Option 2 — Go with the Reals
The second option is actually the easiest to implement from the compiler perspective, and also the easiest to make efficient and compact. However, it also ends up with quite weird semantics IMHO. Considering the same examples from the ideals, this would give:
{int} + {real}
=>{int|real}
whilst{int} & {real}
=>{int}
.If
xs
has type[real]
, then afterxs[0] = 1
we havexs
with type[int|real]
.The comparison
xs == ys
does not makes sense ifxs
has type{real}
, butys
has type{int}
.
In this case, we can easily implement any value of type int as a BigInteger
, and any value of type real as a BigRational
. For example:
any f(int x, int y):
if x > y:
y = x
else:
y = x / y
return y
void g(any x):
if x ~= int:
out.println("GOT INT")
else if x ~= real:
out.println("GOT REAL")
In both of these examples, any
signals that we can have a value of either type int
or type real
(or some other type).
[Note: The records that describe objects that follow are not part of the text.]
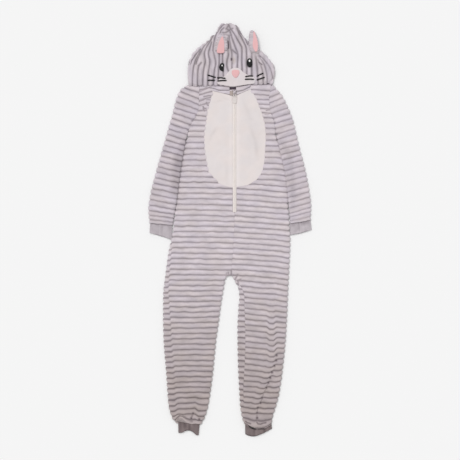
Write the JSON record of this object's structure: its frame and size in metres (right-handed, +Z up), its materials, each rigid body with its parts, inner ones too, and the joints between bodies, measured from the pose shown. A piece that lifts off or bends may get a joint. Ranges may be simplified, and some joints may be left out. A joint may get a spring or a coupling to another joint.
{
  "type": "onesie pajama",
  "caption": "Child's hooded zip-front onesie in ribbed plush with a fleece bib, animal face and ears on the hood and knitted cuffs, laid flat on its back.",
  "frame": {"origin": "middle of the flattened garment's bounding box, on the surface that it lies on", "axes": "+Y from the ankles towards the hood, +Z up off the surface through the front, +X towards the wearer's left"},
  "size_m": [0.522, 1.3219, 0.025],
  "materials": {
    "ribbed_plush": "soft grey-lilac plush with raised ribs",
    "cuff_knit": "grey rib knit",
    "cream_fleece": "brushed cream fleece",
    "zip_cream": "woven cream zip tape with cream plastic teeth",
    "pull_cream": "cream woven tape",
    "pink_plush": "short pink plush",
    "black_thread": "satin-stitched black thread",
    "label_tape": "bare dark woven tape",
    "slider_enamel": "satin enamel"
  },
  "bodies": {
    "garment": {"back_right": "ribbed_plush", "back_left": "ribbed_plush", "front_right": "ribbed_plush", "front_left": "ribbed_plush", "bib_right": "cream_fleece", "bib_left": "cream_fleece", "zip_tape": "zip_cream", "zip_slider": "slider_enamel", "sleeve_right": "ribbed_plush", "sleeve_left": "ribbed_plush", "sleeve_cuff_right": "cuff_knit", "sleeve_cuff_left": "cuff_knit", "leg_cuff_right": "cuff_knit", "leg_cuff_left": "cuff_knit", "hood_under": "ribbed_plush", "hood_upper": "ribbed_plush", "neck_band_right": "ribbed_plush", "neck_band_left": "ribbed_plush", "muzzle": "cream_fleece", "nose": "pink_plush", "eye_right": "black_thread", "eye_left": "black_thread", "ear_right": "ribbed_plush", "ear_left": "ribbed_plush", "ear_inner_right": "pink_plush", "ear_inner_left": "pink_plush", "neck_label": "label_tape"},
    "pull_tab": {"zip_pull": "pull_cream"}
  },
  "joints": [
    {"name": "pull_hinge", "type": "hinge", "parent": "garment", "child": "pull_tab", "pos_m": [0.0147, 0.4345, 0.0143], "axis": [-1, 0, 0], "range_deg": [0, 120]}
  ]
}
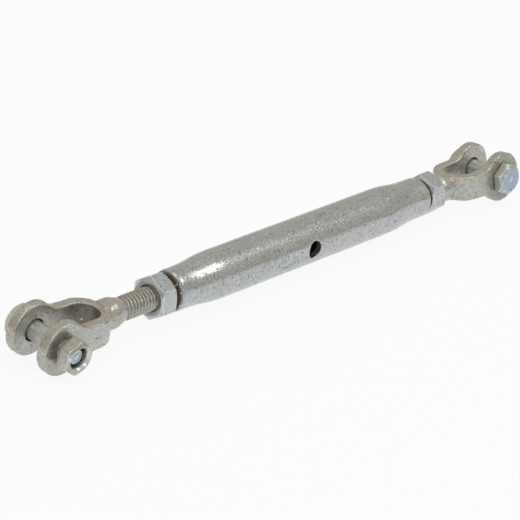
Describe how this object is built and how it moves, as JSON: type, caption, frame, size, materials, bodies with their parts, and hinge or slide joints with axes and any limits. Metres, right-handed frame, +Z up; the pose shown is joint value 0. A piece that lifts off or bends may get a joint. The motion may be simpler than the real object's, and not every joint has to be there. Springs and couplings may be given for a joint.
{
  "type": "turnbuckle",
  "caption": "Closed tubular turnbuckle with a forged fork jaw, clevis bolt and lock nut at each end and a cross hole for a turning bar, hot-dip galvanised.",
  "frame": {"origin": "middle of the tube, on the axis of its cross hole", "axes": "+X along the tube from the left jaw to the right jaw, +Y along the clevis bolts and the cross hole, +Z up"},
  "size_m": [0.3576, 0.0452, 0.0296],
  "materials": {
    "tube_galvanised": "hot-dip galvanised, dull with fine pits and specks",
    "jaw_galvanised": "drop-forged steel, hot-dip galvanised, matt with tan tints",
    "lock_nut_galvanised": "hot-dip galvanised hexagon nut",
    "bolt_zinc": "bright zinc with a bluish sheen",
    "clevis_nut_galvanised": "galvanised hexagon nut"
  },
  "bodies": {
    "right_jaw": {"jaw_right": "jaw_galvanised"},
    "right_lock_nut": {"lock_nut_right": "lock_nut_galvanised"},
    "tube": {"pipe_body": "tube_galvanised"},
    "left_jaw": {"jaw_left": "jaw_galvanised"},
    "left_lock_nut": {"lock_nut_left": "lock_nut_galvanised"},
    "left_bolt": {"clevis_bolt_left": "bolt_zinc", "clevis_nut_left": "clevis_nut_galvanised"},
    "right_bolt": {"clevis_bolt_right": "bolt_zinc", "clevis_nut_right": "clevis_nut_galvanised"}
  },
  "joints": [
    {"name": "right_thread_travel", "type": "slide", "parent": "right_jaw", "child": "right_lock_nut", "axis": [-1, 0, 0], "range_m": [0, 0.04233]},
    {"name": "tube_turn", "type": "hinge", "parent": "right_lock_nut", "child": "tube", "pos_m": [0, 0, 0], "axis": [-1, 0, 0], "range_deg": [0, 7200]},
    {"name": "left_thread_travel", "type": "slide", "parent": "right_lock_nut", "child": "left_jaw", "axis": [-1, 0, 0], "range_m": [0, 0.04233]},
    {"name": "left_lock_nut_travel", "type": "slide", "parent": "tube", "child": "left_lock_nut", "axis": [-1, 0, 0], "range_m": [-0.0024, 0.0185]},
    {"name": "left_bolt_turn", "type": "hinge", "parent": "left_jaw", "child": "left_bolt", "pos_m": [-0.1758, 0, 0], "axis": [0, 0.9962, 0.0872], "continuous": true},
    {"name": "right_bolt_turn", "type": "hinge", "parent": "right_jaw", "child": "right_bolt", "pos_m": [0.1544, 0, 0], "axis": [0, 0.9962, -0.0872], "continuous": true}
  ],
  "couplings": [
    {"joint": "right_thread_travel", "follows": "tube_turn", "m_per_rad": 0.00033688},
    {"joint": "left_thread_travel", "follows": "tube_turn", "m_per_rad": 0.00033688}
  ]
}
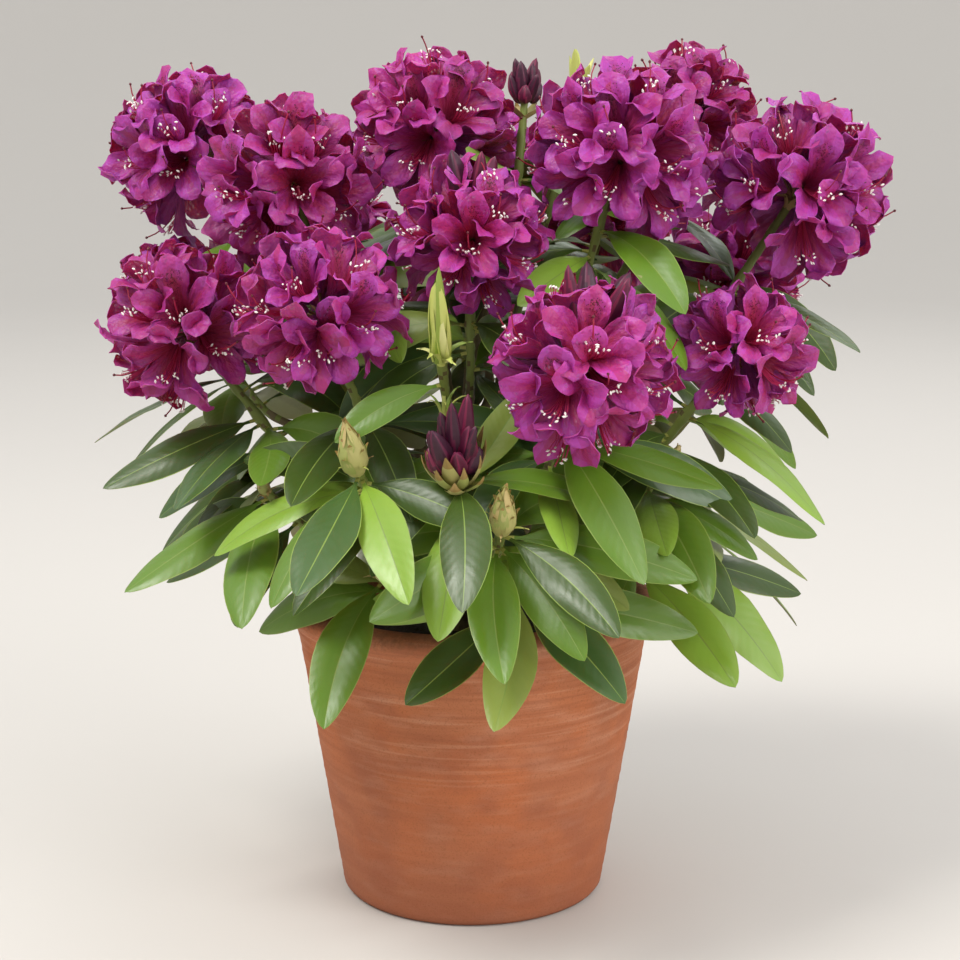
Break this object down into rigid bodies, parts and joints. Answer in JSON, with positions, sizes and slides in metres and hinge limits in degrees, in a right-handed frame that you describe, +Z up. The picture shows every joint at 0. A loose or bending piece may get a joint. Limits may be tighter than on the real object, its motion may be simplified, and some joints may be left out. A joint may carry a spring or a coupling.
{
  "type": "potted rhododendron",
  "caption": "Evergreen rhododendron shrub in flower: domed purple trusses over whorls of leaves on short boughs, in a round terracotta pot with a rolled rim.",
  "frame": {"origin": "middle of the pot's flat foot, level with the ground it stands on", "axes": "+Z up the plant, -Y to the front as pictured, +X to the right"},
  "size_m": [0.5415, 0.4991, 0.5674],
  "materials": {
    "terracotta": "weathered matt",
    "soil": "crumbly",
    "bark": "fissured",
    "blossom": "soft satin petals",
    "leaves": "leathery satin",
    "young_growth": "downy"
  },
  "bodies": {
    "root": {"pot": "terracotta", "soil": "soil", "trunk": "bark", "bough_front": "bark", "bough_front_right": "bark", "bough_right": "bark", "bough_right_back": "bark", "bough_back": "bark", "bough_back_left": "bark", "bough_left": "bark", "bough_left_front": "bark", "bough_front_left": "bark", "bough_centre": "bark", "truss_left_top": "blossom", "truss_left_upper": "blossom", "truss_left_low": "blossom", "truss_front_left": "blossom", "truss_centre_top": "blossom", "truss_centre": "blossom", "truss_right_upper": "blossom", "truss_back_right_top": "blossom", "truss_right_top": "blossom", "truss_front_right": "blossom", "truss_right_low": "blossom", "truss_back_low": "blossom", "truss_back_right": "blossom", "truss_back_left": "blossom", "truss_back_top": "blossom", "truss_right_back_low": "blossom", "truss_left_back_low": "blossom", "buds_back_top": "young_growth", "buds_front": "young_growth", "bud_front_left": "young_growth", "bud_front_low": "young_growth", "young_front": "young_growth", "young_back": "young_growth", "whorl_front": "leaves", "whorl_front_left": "leaves", "whorl_left_front": "leaves", "whorl_right_front": "leaves", "whorl_right_low": "leaves", "whorl_back": "leaves", "whorl_back_left": "leaves", "whorl_back_right": "leaves", "whorl_left": "leaves", "whorl_right": "leaves"}
  },
  "joints": []
}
The key difference from before is that there’s no ambiguity since an int
is distinct from a real
. For example, g(1.0)
will now print "GOT REAL"
, whilst g(1)
will print "GOT INT"
.
We can try to use implicit coercions to make the distinction between int and real more seamless. For example:
int f(int x, real y):
if x == y:
return x
else:
return -1
In this case, a coercion would be applied from int
to real
for variable x
in the comparison. However, the proper choice of coercions is not entirely clear to me. For example:
void f({int} xs, {real} ys):
zs = xs + ys
Should we apply a coercion at this point for xs
? Or, should we say the type of zs
is {int|real}
? Likewise, what about this case:
void f([int] xs):
xs[0] = 1.2
...
Do we coerce xs
into type [real]
after the assignment, or leave it with type [int|real]
?
Summary
Probably, these issues seem very insignificant. However, it’s important for me to decide what the semantics are in order that I don’t have to back track!
In the end, I think option 1 makes the most sense. I believe I can see a range of fairly efficient implementations, and it has the most natural semantics IMHO.